■ **TASK TO CARRY OUT**:
Print every line of the listing exactly, please.

■ **INFORMATION GIVEN**:
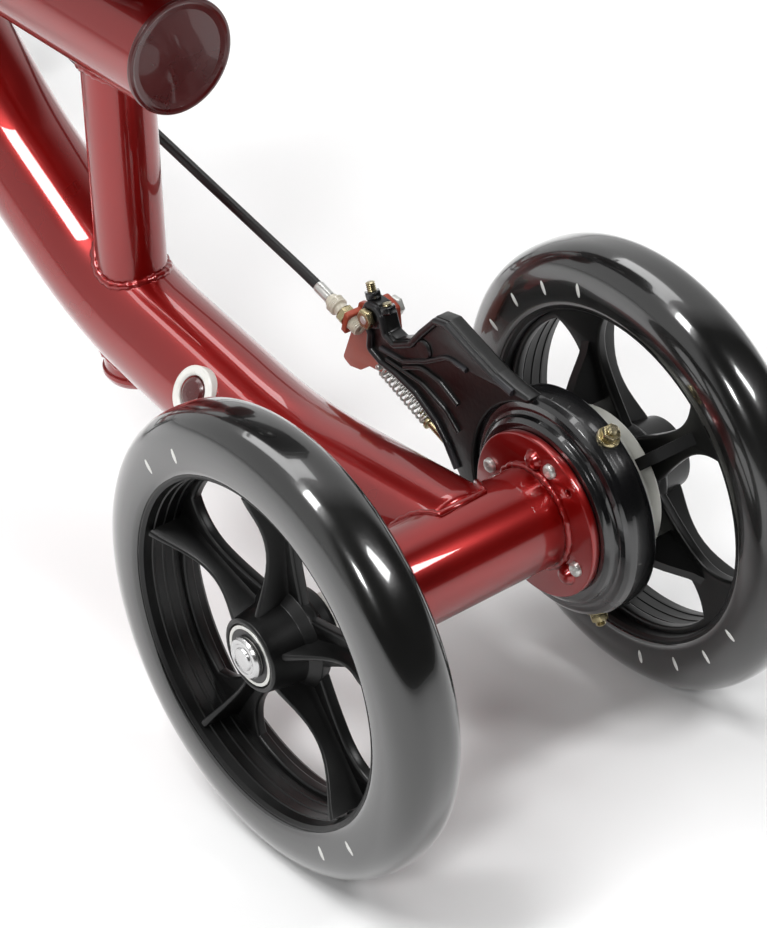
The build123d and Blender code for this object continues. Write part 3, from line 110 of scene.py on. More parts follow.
def material(name, dark, light, rough, metallic=0.0, coat=0.0, coat_rough=0.03, patch=14.0,
             grain=900.0, bump=0.02, grain_size=0.0002, round_edges=0.0, sheen=0.0,
             wear=None, specular=0.5):
    """A procedural finish: patchy colour and gloss, fine surface relief and edge wear."""
    made = bpy.data.materials.new(name)
    made.use_nodes = True
    tree = made.node_tree
    link = tree.links.new
    shader = tree.nodes["Principled BSDF"]
    shader.inputs["Metallic"].default_value = metallic
    shader.inputs["Coat Weight"].default_value = coat
    shader.inputs["Coat Roughness"].default_value = coat_rough
    shader.inputs["Sheen Weight"].default_value = sheen
    shader.inputs["Specular IOR Level"].default_value = specular
    place = node(tree, "ShaderNodeTexCoord")
    broad = node(tree, "ShaderNodeTexNoise", scale=patch, detail=4.0, roughness=0.6)
    link(place.outputs["Object"], broad.inputs["Vector"])
    colour = node(tree, "ShaderNodeMix", data_type="RGBA")
    colour_in = [s for s in colour.inputs if s.type == "RGBA"]
    colour_in[0].default_value = dark
    colour_in[1].default_value = light
    link(broad.outputs["Fac"], colour.inputs["Factor"])
    colour_out = next(s for s in colour.outputs if s.type == "RGBA")
    if wear is not None:
        shape = node(tree, "ShaderNodeNewGeometry")
        edge = node(tree, "ShaderNodeMapRange", from_min=0.53, from_max=0.62)
        link(shape.outputs["Pointiness"], edge.inputs["Value"])
        worn = node(tree, "ShaderNodeMix", data_type="RGBA")
        worn_in = [s for s in worn.inputs if s.type == "RGBA"]
        worn_in[1].default_value = wear
        link(colour_out, worn_in[0])
        link(edge.outputs["Result"], worn.inputs["Factor"])
        colour_out = next(s for s in worn.outputs if s.type == "RGBA")
    link(colour_out, shader.inputs["Base Color"])
    fine = node(tree, "ShaderNodeTexNoise", scale=grain, detail=3.0)
    link(place.outputs["Object"], fine.inputs["Vector"])
    gloss = node(tree, "ShaderNodeMapRange", from_min=0.3, from_max=0.7, to_min=rough[0],
                 to_max=rough[1])
    link(broad.outputs["Fac"], gloss.inputs["Value"])
    link(gloss.outputs["Result"], shader.inputs["Roughness"])
    relief = node(tree, "ShaderNodeBump", strength=bump, distance=grain_size)
    link(fine.outputs["Fac"], relief.inputs["Height"])
    if round_edges:
        soft = node(tree, "ShaderNodeBevel", samples=4, radius=round_edges)
        link(soft.outputs["Normal"], relief.inputs["Normal"])
    link(relief.outputs["Normal"], shader.inputs["Normal"])
    return made


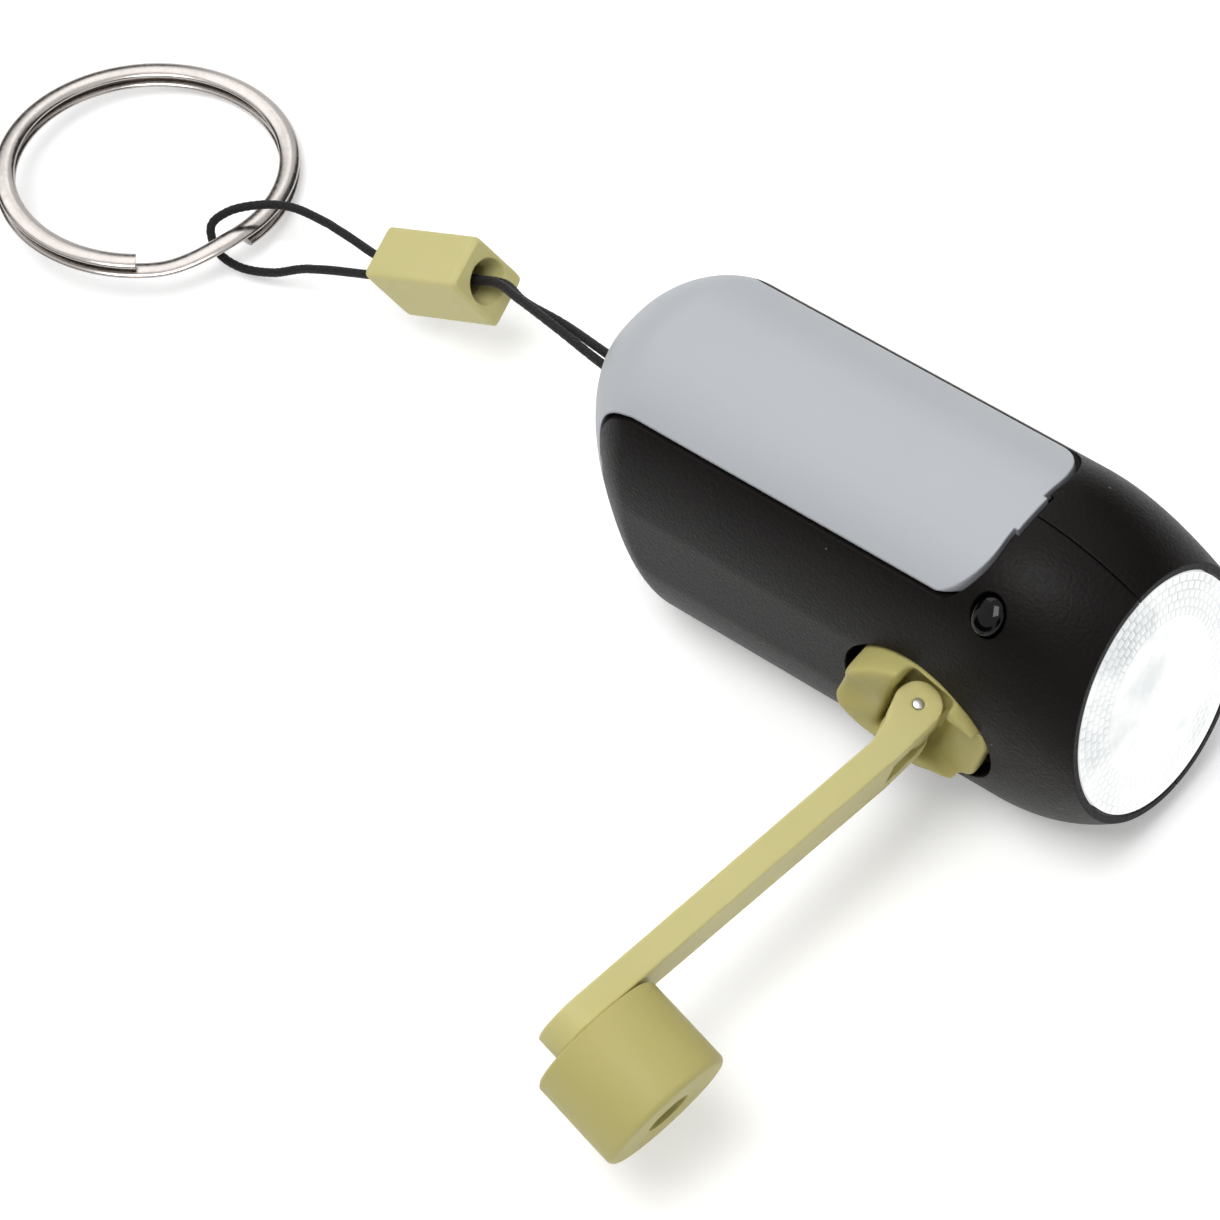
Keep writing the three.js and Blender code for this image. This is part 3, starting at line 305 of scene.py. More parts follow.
# Camera
def make_camera():
    data = bpy.data.cameras.new("camera")
    data.lens = CAMERA_LENS
    data.sensor_width = CAMERA_SENSOR
    data.clip_end = CAMERA_REACH
    camera = bpy.data.objects.new("camera", data)
    bpy.context.collection.objects.link(camera)
    right = CAMERA_RIGHT.normalized()
    up = (CAMERA_UP - right * CAMERA_UP.dot(right)).normalized()
    back = right.cross(up)
    turned_to = Matrix((right, up, back)).transposed().to_4x4()
    camera.matrix_world = Matrix.Translation(CAMERA_PLACE) @ turned_to
    bpy.context.scene.camera = camera


# Mesh building
def new_object(name, points, faces):
    mesh = bpy.data.meshes.new(name)
    mesh.from_pydata([tuple(point) for point in points], [], faces)
    mesh.update()
    made = bpy.data.objects.new(name, mesh)
    bpy.context.collection.objects.link(made)
    tidy = bmesh.new()
    tidy.from_mesh(mesh)
    bmesh.ops.recalc_face_normals(tidy, faces=tidy.faces)
    tidy.to_mesh(mesh)
    tidy.free()
    return made


def ring_faces(rows, count, closed=False):
    faces = []
    last = rows if closed else rows - 1
    for row in range(last):
        here = row * count
        there = ((row + 1) % rows) * count
        for side in range(count):
            after = (side + 1) % count
            faces.append((here + side, here + after, there + after, there + side))
    return faces


def skin(name, rings):
    """A closed skin over a row of rings with flat ends."""
    count = len(rings[0])
    points = [point for ring in rings for point in ring]
    faces = ring_faces(len(rings), count)
    faces.append(tuple(range(count)))
    faces.append(tuple(range((len(rings) - 1) * count, len(rings) * count)))
    return new_object(name, points, faces)


def oval(x, half_width, half_height, exponent, sides):
    angles = np.linspace(0, 2 * math.pi, sides, endpoint=False)
    across, up = np.cos(angles), np.sin(angles)
    y = half_width * np.sign(across) * np.abs(across) ** (2 / exponent)
    z = half_height * np.sign(up) * np.abs(up) ** (2 / exponent)
    return np.stack([np.full(sides, float(x)), y, z], axis=1)


def prism(name, outline, start, end, axis):
    """An outline of two coordinates, carried along the third axis."""
    places = {"X": (1, 2, 0), "Y": (0, 2, 1), "Z": (0, 1, 2)}[axis]
    points = []
    for along in (start, end):
        for u, v in outline:
            point = [0, 0, 0]
            point[places[0]], point[places[1]], point[places[2]] = u, v, along
            points.append(point)
    count = len(outline)
    faces = [tuple(range(count)), tuple(range(count, 2 * count))]
    for side in range(count):
        after = (side + 1) % count
        faces.append((side, after, count + after, count + side))
    return new_object(name, points, faces)


def box(low, high):
    outline = [(low[0], low[1]), (high[0], low[1]), (high[0], high[1]), (low[0], high[1])]
    return prism("box", outline, low[2], high[2], "Z")


def lathe(name, profile, sides, closed=False):
    """A body turned about Z. An open profile starts and ends on the axis; a closed one goes round a hole."""
    angles = np.linspace(0, 2 * math.pi, sides, endpoint=False)
    inner = profile if closed else profile[1:-1]
    points = [(r * math.cos(a), r * math.sin(a), h) for r, h in inner for a in angles]
    faces = ring_faces(len(inner), sides, closed)
    if not closed:
        first, last = len(points), len(points) + 1
        points += [(0, 0, profile[0][1]), (0, 0, profile[-1][1])]
        top = (len(inner) - 1) * sides
        for side in range(sides):
            after = (side + 1) % sides
            faces.append((first, after, side))
            faces.append((last, top + side, top + after))
    return new_object(name, points, faces)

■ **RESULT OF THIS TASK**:
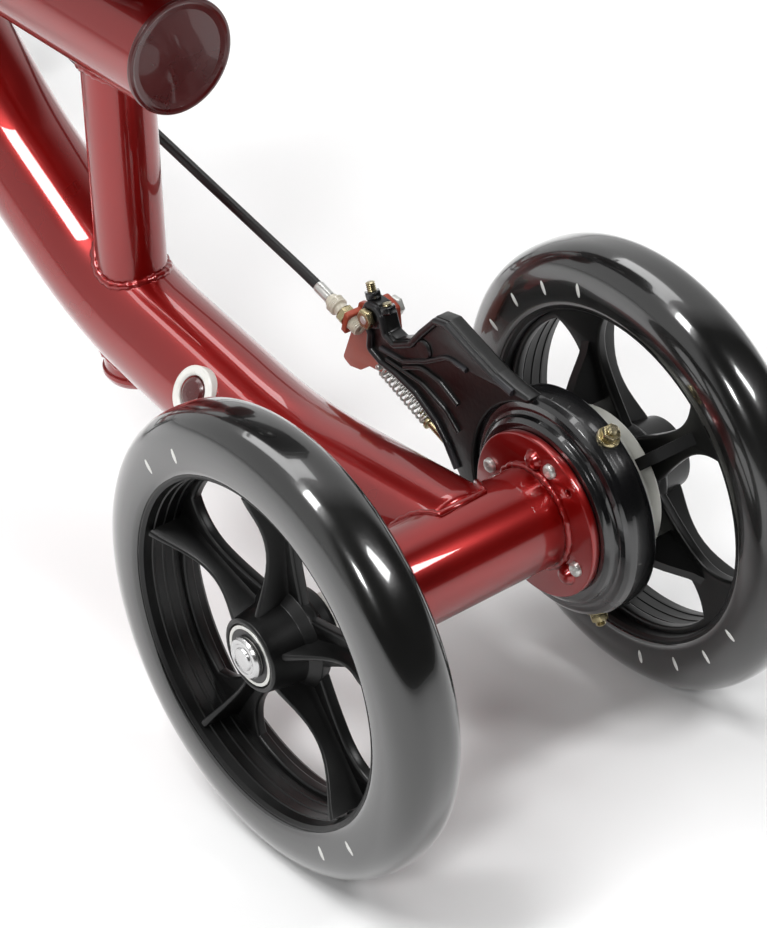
The build123d and Blender code for this object continues. Write part 3, from line 110 of scene.py on. More parts follow.
def material(name, dark, light, rough, metallic=0.0, coat=0.0, coat_rough=0.03, patch=14.0,
             grain=900.0, bump=0.02, grain_size=0.0002, round_edges=0.0, sheen=0.0,
             wear=None, specular=0.5):
    """A procedural finish: patchy colour and gloss, fine surface relief and edge wear."""
    made = bpy.data.materials.new(name)
    made.use_nodes = True
    tree = made.node_tree
    link = tree.links.new
    shader = tree.nodes["Principled BSDF"]
    shader.inputs["Metallic"].default_value = metallic
    shader.inputs["Coat Weight"].default_value = coat
    shader.inputs["Coat Roughness"].default_value = coat_rough
    shader.inputs["Sheen Weight"].default_value = sheen
    shader.inputs["Specular IOR Level"].default_value = specular
    place = node(tree, "ShaderNodeTexCoord")
    broad = node(tree, "ShaderNodeTexNoise", scale=patch, detail=4.0, roughness=0.6)
    link(place.outputs["Object"], broad.inputs["Vector"])
    colour = node(tree, "ShaderNodeMix", data_type="RGBA")
    colour_in = [s for s in colour.inputs if s.type == "RGBA"]
    colour_in[0].default_value = dark
    colour_in[1].default_value = light
    link(broad.outputs["Fac"], colour.inputs["Factor"])
    colour_out = next(s for s in colour.outputs if s.type == "RGBA")
    if wear is not None:
        shape = node(tree, "ShaderNodeNewGeometry")
        edge = node(tree, "ShaderNodeMapRange", from_min=0.53, from_max=0.62)
        link(shape.outputs["Pointiness"], edge.inputs["Value"])
        worn = node(tree, "ShaderNodeMix", data_type="RGBA")
        worn_in = [s for s in worn.inputs if s.type == "RGBA"]
        worn_in[1].default_value = wear
        link(colour_out, worn_in[0])
        link(edge.outputs["Result"], worn.inputs["Factor"])
        colour_out = next(s for s in worn.outputs if s.type == "RGBA")
    link(colour_out, shader.inputs["Base Color"])
    fine = node(tree, "ShaderNodeTexNoise", scale=grain, detail=3.0)
    link(place.outputs["Object"], fine.inputs["Vector"])
    gloss = node(tree, "ShaderNodeMapRange", from_min=0.3, from_max=0.7, to_min=rough[0],
                 to_max=rough[1])
    link(broad.outputs["Fac"], gloss.inputs["Value"])
    link(gloss.outputs["Result"], shader.inputs["Roughness"])
    relief = node(tree, "ShaderNodeBump", strength=bump, distance=grain_size)
    link(fine.outputs["Fac"], relief.inputs["Height"])
    if round_edges:
        soft = node(tree, "ShaderNodeBevel", samples=4, radius=round_edges)
        link(soft.outputs["Normal"], relief.inputs["Normal"])
    link(relief.outputs["Normal"], shader.inputs["Normal"])
    return made


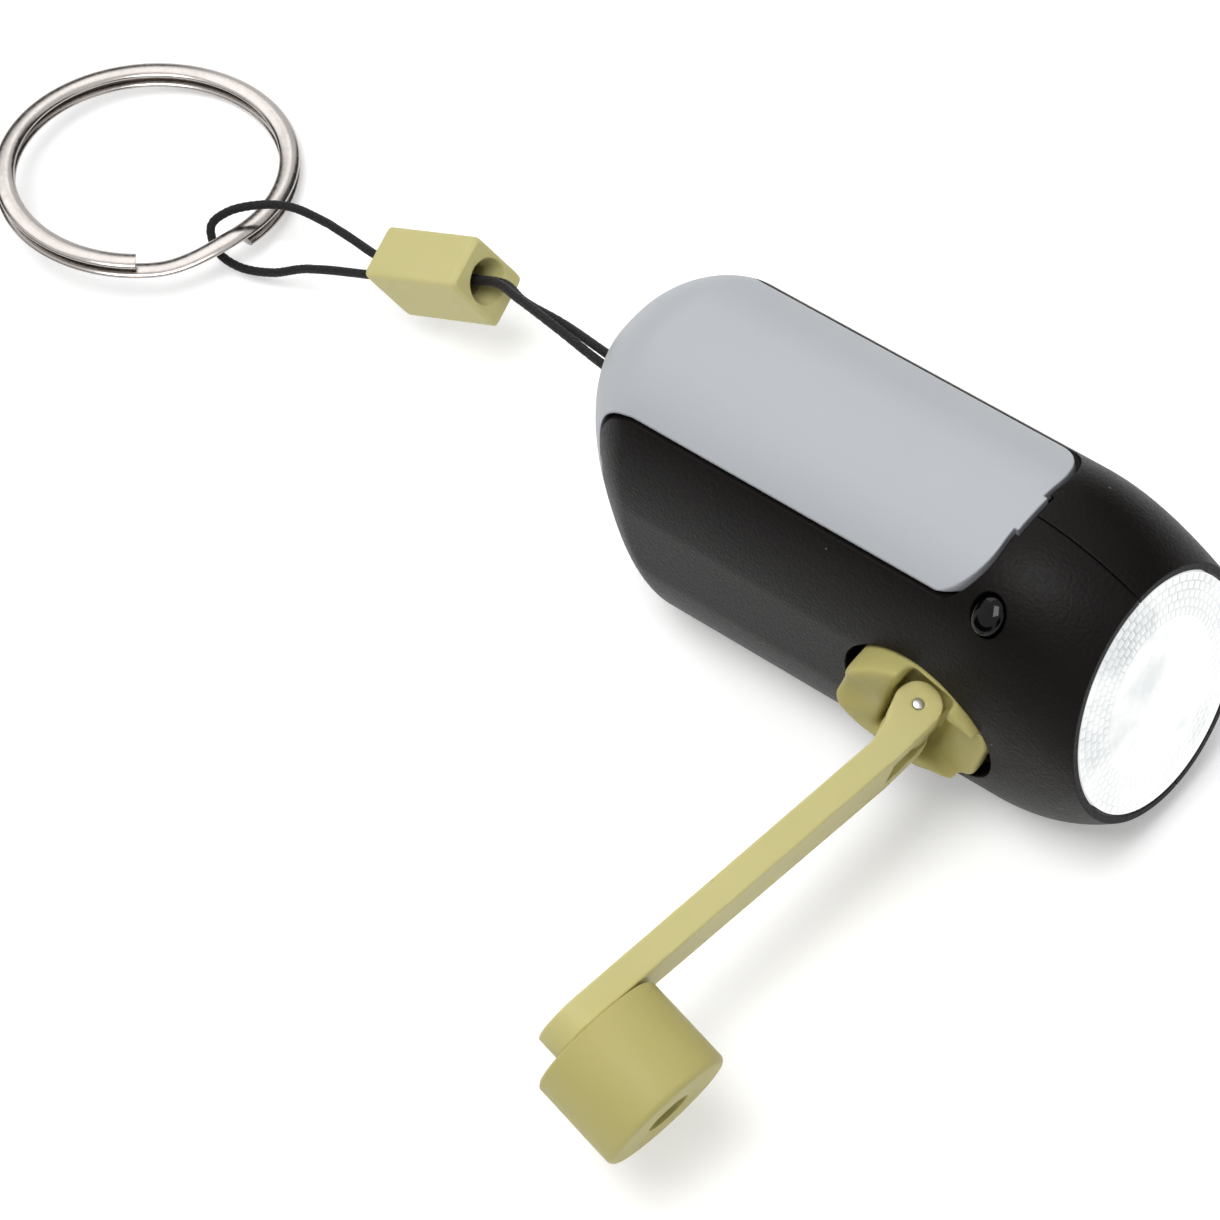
Keep writing the three.js and Blender code for this image. This is part 3, starting at line 305 of scene.py. More parts follow.
# Camera
def make_camera():
    data = bpy.data.cameras.new("camera")
    data.lens = CAMERA_LENS
    data.sensor_width = CAMERA_SENSOR
    data.clip_end = CAMERA_REACH
    camera = bpy.data.objects.new("camera", data)
    bpy.context.collection.objects.link(camera)
    right = CAMERA_RIGHT.normalized()
    up = (CAMERA_UP - right * CAMERA_UP.dot(right)).normalized()
    back = right.cross(up)
    turned_to = Matrix((right, up, back)).transposed().to_4x4()
    camera.matrix_world = Matrix.Translation(CAMERA_PLACE) @ turned_to
    bpy.context.scene.camera = camera


# Mesh building
def new_object(name, points, faces):
    mesh = bpy.data.meshes.new(name)
    mesh.from_pydata([tuple(point) for point in points], [], faces)
    mesh.update()
    made = bpy.data.objects.new(name, mesh)
    bpy.context.collection.objects.link(made)
    tidy = bmesh.new()
    tidy.from_mesh(mesh)
    bmesh.ops.recalc_face_normals(tidy, faces=tidy.faces)
    tidy.to_mesh(mesh)
    tidy.free()
    return made


def ring_faces(rows, count, closed=False):
    faces = []
    last = rows if closed else rows - 1
    for row in range(last):
        here = row * count
        there = ((row + 1) % rows) * count
        for side in range(count):
            after = (side + 1) % count
            faces.append((here + side, here + after, there + after, there + side))
    return faces


def skin(name, rings):
    """A closed skin over a row of rings with flat ends."""
    count = len(rings[0])
    points = [point for ring in rings for point in ring]
    faces = ring_faces(len(rings), count)
    faces.append(tuple(range(count)))
    faces.append(tuple(range((len(rings) - 1) * count, len(rings) * count)))
    return new_object(name, points, faces)


def oval(x, half_width, half_height, exponent, sides):
    angles = np.linspace(0, 2 * math.pi, sides, endpoint=False)
    across, up = np.cos(angles), np.sin(angles)
    y = half_width * np.sign(across) * np.abs(across) ** (2 / exponent)
    z = half_height * np.sign(up) * np.abs(up) ** (2 / exponent)
    return np.stack([np.full(sides, float(x)), y, z], axis=1)


def prism(name, outline, start, end, axis):
    """An outline of two coordinates, carried along the third axis."""
    places = {"X": (1, 2, 0), "Y": (0, 2, 1), "Z": (0, 1, 2)}[axis]
    points = []
    for along in (start, end):
        for u, v in outline:
            point = [0, 0, 0]
            point[places[0]], point[places[1]], point[places[2]] = u, v, along
            points.append(point)
    count = len(outline)
    faces = [tuple(range(count)), tuple(range(count, 2 * count))]
    for side in range(count):
        after = (side + 1) % count
        faces.append((side, after, count + after, count + side))
    return new_object(name, points, faces)


def box(low, high):
    outline = [(low[0], low[1]), (high[0], low[1]), (high[0], high[1]), (low[0], high[1])]
    return prism("box", outline, low[2], high[2], "Z")


def lathe(name, profile, sides, closed=False):
    """A body turned about Z. An open profile starts and ends on the axis; a closed one goes round a hole."""
    angles = np.linspace(0, 2 * math.pi, sides, endpoint=False)
    inner = profile if closed else profile[1:-1]
    points = [(r * math.cos(a), r * math.sin(a), h) for r, h in inner for a in angles]
    faces = ring_faces(len(inner), sides, closed)
    if not closed:
        first, last = len(points), len(points) + 1
        points += [(0, 0, profile[0][1]), (0, 0, profile[-1][1])]
        top = (len(inner) - 1) * sides
        for side in range(sides):
            after = (side + 1) % sides
            faces.append((first, after, side))
            faces.append((last, top + side, top + after))
    return new_object(name, points, faces)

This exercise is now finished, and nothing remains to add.